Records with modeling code
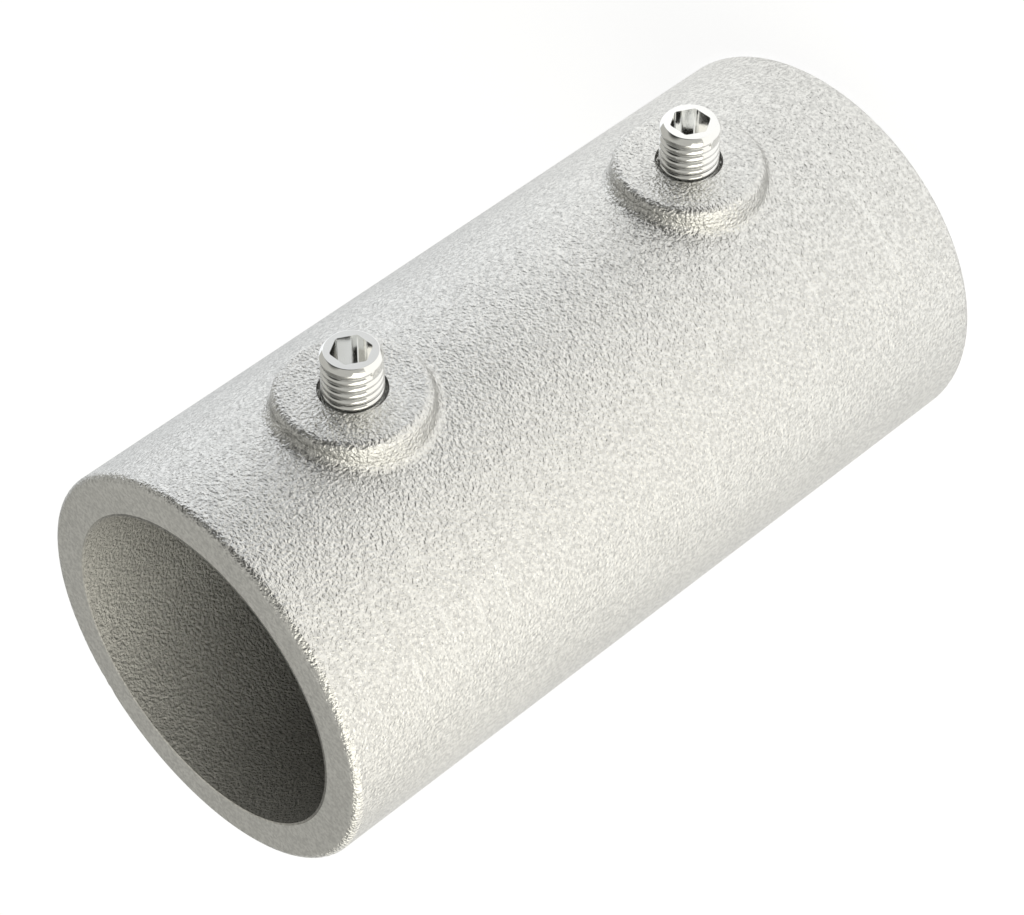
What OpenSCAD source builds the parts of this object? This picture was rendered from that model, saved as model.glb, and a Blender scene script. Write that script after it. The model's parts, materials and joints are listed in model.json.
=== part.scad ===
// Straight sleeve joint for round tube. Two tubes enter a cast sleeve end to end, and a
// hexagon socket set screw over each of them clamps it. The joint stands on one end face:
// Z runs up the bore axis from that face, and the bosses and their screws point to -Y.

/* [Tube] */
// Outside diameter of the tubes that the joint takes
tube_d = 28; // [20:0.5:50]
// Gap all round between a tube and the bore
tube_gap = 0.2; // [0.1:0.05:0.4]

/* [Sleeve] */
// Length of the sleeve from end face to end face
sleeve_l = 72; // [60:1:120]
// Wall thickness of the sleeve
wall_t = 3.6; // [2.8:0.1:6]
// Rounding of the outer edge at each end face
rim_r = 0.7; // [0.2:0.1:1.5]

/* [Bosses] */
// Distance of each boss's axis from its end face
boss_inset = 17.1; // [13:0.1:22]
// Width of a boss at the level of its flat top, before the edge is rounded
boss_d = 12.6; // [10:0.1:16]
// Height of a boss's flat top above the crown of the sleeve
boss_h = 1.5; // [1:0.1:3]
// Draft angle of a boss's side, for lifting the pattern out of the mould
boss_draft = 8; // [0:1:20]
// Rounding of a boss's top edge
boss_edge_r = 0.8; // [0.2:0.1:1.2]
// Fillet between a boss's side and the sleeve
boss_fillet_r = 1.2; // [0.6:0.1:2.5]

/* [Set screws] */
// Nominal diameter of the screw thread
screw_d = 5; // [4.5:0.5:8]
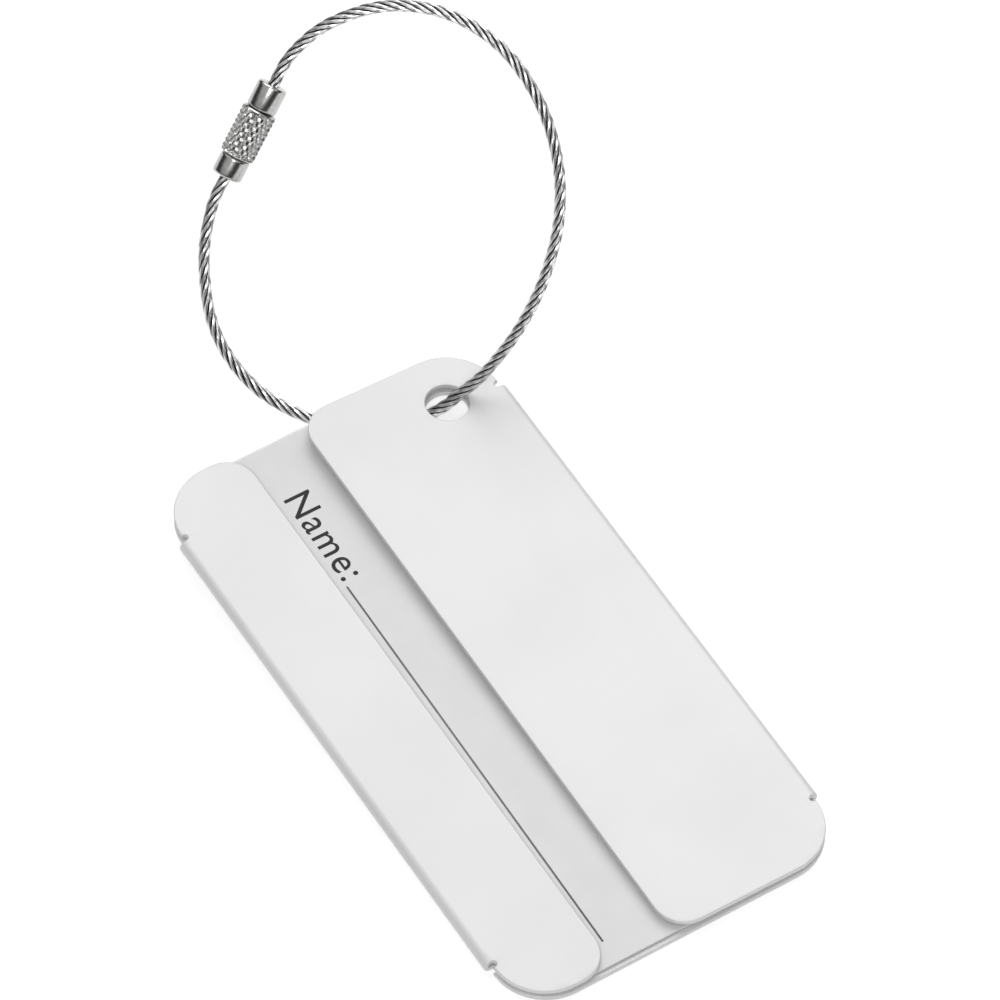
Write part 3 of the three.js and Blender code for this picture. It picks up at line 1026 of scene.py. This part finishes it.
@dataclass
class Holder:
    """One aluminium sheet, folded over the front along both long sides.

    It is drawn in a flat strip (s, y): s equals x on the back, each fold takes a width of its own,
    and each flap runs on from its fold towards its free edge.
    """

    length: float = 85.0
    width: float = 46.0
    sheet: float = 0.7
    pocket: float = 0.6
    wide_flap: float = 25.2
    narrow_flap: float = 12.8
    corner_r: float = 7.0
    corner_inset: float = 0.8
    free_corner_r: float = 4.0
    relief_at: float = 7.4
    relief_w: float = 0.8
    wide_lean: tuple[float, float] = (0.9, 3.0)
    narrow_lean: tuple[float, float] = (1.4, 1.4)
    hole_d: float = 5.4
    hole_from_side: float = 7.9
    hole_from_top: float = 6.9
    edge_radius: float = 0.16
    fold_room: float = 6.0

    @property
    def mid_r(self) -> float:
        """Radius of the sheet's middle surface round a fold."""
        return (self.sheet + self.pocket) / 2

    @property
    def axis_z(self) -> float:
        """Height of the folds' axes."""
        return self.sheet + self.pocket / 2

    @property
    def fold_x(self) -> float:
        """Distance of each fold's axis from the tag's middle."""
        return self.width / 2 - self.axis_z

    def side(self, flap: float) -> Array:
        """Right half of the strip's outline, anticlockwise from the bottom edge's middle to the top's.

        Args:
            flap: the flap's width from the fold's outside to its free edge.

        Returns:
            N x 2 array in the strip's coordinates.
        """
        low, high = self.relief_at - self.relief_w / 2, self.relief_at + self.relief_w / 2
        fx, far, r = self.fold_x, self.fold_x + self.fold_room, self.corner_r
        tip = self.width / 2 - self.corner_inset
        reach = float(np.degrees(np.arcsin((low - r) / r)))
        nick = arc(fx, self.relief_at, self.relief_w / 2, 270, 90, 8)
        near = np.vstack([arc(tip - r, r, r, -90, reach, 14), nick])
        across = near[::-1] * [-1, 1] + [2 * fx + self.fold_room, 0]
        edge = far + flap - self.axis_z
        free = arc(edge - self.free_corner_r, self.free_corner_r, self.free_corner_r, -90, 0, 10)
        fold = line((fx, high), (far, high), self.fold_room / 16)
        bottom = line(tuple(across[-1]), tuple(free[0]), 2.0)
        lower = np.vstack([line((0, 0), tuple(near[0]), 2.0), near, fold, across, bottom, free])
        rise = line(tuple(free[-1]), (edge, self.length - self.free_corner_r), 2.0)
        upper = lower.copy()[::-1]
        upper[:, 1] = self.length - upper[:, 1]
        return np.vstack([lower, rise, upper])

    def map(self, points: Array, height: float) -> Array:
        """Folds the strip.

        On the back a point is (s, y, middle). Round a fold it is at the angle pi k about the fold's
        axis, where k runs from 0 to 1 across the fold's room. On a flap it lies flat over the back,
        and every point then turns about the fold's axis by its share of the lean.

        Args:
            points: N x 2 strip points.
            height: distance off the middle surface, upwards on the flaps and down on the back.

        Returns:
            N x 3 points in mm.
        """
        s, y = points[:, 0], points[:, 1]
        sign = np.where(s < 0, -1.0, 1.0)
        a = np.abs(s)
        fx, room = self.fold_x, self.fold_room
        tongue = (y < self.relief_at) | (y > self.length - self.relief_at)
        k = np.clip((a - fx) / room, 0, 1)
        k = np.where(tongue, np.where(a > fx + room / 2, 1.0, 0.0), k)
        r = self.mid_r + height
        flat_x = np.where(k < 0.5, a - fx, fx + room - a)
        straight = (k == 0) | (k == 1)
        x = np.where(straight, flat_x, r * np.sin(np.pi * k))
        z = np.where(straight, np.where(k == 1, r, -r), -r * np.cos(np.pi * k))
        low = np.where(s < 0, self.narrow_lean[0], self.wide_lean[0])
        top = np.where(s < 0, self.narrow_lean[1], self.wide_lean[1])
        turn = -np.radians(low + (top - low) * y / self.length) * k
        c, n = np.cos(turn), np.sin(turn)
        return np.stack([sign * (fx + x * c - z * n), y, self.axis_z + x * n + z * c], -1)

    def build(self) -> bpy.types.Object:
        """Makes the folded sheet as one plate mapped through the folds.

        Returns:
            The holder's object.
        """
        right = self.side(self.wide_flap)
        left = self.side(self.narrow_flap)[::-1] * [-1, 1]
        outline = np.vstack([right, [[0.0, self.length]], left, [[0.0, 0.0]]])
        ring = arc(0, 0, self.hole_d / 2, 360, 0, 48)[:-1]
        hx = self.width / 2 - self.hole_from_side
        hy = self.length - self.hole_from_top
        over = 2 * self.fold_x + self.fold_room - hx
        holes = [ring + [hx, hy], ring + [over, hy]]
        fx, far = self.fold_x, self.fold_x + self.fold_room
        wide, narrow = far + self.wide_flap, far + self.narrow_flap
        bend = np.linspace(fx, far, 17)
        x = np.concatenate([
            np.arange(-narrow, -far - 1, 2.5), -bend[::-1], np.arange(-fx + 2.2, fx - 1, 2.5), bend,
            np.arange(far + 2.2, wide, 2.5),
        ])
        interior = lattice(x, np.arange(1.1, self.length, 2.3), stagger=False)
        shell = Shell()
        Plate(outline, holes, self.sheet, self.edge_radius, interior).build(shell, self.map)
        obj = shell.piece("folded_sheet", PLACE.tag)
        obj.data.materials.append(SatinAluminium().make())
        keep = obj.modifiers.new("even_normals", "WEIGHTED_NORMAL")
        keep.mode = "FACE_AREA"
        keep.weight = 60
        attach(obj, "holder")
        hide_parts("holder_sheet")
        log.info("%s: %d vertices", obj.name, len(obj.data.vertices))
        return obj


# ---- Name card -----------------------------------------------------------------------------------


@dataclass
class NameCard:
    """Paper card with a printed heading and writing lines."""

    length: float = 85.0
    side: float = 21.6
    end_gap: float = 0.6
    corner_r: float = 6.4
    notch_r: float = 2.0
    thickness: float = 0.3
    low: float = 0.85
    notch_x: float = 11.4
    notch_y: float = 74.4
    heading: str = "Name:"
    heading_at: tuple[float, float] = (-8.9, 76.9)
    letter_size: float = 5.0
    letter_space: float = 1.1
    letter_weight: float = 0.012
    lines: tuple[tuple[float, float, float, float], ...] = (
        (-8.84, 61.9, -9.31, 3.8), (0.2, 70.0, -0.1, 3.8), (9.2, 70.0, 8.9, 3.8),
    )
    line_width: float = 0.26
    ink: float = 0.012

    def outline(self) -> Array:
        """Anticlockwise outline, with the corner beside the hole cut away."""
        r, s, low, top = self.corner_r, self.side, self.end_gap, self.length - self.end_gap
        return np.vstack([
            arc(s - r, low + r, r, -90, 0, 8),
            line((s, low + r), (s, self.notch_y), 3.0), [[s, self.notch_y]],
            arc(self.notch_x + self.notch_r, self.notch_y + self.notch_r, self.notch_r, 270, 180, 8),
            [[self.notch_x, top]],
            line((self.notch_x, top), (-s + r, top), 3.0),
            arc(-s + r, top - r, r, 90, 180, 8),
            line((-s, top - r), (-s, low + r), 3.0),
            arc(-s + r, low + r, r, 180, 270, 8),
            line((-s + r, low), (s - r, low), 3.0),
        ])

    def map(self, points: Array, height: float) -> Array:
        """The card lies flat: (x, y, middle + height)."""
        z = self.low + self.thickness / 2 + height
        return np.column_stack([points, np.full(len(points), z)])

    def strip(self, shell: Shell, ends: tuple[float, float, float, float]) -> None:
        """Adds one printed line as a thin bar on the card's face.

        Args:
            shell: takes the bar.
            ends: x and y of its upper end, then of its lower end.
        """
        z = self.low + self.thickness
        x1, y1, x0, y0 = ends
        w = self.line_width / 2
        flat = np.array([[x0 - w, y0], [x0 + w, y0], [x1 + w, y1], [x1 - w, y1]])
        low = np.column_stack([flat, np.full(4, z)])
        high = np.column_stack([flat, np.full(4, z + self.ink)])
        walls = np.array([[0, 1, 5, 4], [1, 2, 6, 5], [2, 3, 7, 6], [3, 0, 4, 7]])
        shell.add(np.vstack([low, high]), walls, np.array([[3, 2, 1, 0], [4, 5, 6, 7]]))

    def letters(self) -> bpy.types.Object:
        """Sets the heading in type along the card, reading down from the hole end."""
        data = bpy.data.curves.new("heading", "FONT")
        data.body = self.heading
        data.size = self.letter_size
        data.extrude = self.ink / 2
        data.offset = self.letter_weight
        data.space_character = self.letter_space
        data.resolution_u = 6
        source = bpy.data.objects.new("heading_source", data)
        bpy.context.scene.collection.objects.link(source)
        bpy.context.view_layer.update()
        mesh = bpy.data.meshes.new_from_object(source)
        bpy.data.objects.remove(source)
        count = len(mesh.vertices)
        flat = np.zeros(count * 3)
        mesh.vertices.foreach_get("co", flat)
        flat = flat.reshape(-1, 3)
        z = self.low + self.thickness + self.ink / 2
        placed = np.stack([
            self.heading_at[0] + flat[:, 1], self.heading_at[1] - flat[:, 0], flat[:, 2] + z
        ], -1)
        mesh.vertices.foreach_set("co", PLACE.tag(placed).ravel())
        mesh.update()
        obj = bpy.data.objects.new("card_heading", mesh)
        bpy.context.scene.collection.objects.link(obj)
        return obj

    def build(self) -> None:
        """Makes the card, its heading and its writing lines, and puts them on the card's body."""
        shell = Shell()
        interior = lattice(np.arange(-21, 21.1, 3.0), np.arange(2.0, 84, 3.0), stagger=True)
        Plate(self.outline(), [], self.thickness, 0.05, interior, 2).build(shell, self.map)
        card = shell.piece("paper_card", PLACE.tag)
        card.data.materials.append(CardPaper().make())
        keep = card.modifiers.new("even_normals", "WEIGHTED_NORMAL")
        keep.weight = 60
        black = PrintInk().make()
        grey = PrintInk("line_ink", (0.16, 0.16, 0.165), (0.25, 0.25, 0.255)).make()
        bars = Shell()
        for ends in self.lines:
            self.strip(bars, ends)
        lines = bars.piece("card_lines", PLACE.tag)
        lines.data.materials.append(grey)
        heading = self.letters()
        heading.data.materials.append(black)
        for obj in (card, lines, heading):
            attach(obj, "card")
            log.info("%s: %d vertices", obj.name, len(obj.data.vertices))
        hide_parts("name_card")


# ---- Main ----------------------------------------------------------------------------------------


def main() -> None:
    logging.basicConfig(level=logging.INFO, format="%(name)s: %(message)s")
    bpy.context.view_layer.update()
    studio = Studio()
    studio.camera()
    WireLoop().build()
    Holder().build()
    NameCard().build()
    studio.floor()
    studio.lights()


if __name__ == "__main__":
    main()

STATED GOAL:
Return exactly the lines from the line that has "Write part 3" to the line that has "flap: the flap's", both of them included.

SOLUTION FOR THIS EXERCISE:
Write part 3 of the three.js and Blender code for this picture. It picks up at line 1026 of scene.py. This part finishes it.
@dataclass
class Holder:
    """One aluminium sheet, folded over the front along both long sides.

    It is drawn in a flat strip (s, y): s equals x on the back, each fold takes a width of its own,
    and each flap runs on from its fold towards its free edge.
    """

    length: float = 85.0
    width: float = 46.0
    sheet: float = 0.7
    pocket: float = 0.6
    wide_flap: float = 25.2
    narrow_flap: float = 12.8
    corner_r: float = 7.0
    corner_inset: float = 0.8
    free_corner_r: float = 4.0
    relief_at: float = 7.4
    relief_w: float = 0.8
    wide_lean: tuple[float, float] = (0.9, 3.0)
    narrow_lean: tuple[float, float] = (1.4, 1.4)
    hole_d: float = 5.4
    hole_from_side: float = 7.9
    hole_from_top: float = 6.9
    edge_radius: float = 0.16
    fold_room: float = 6.0

    @property
    def mid_r(self) -> float:
        """Radius of the sheet's middle surface round a fold."""
        return (self.sheet + self.pocket) / 2

    @property
    def axis_z(self) -> float:
        """Height of the folds' axes."""
        return self.sheet + self.pocket / 2

    @property
    def fold_x(self) -> float:
        """Distance of each fold's axis from the tag's middle."""
        return self.width / 2 - self.axis_z

    def side(self, flap: float) -> Array:
        """Right half of the strip's outline, anticlockwise from the bottom edge's middle to the top's.

        Args:
            flap: the flap's width from the fold's outside to its free edge.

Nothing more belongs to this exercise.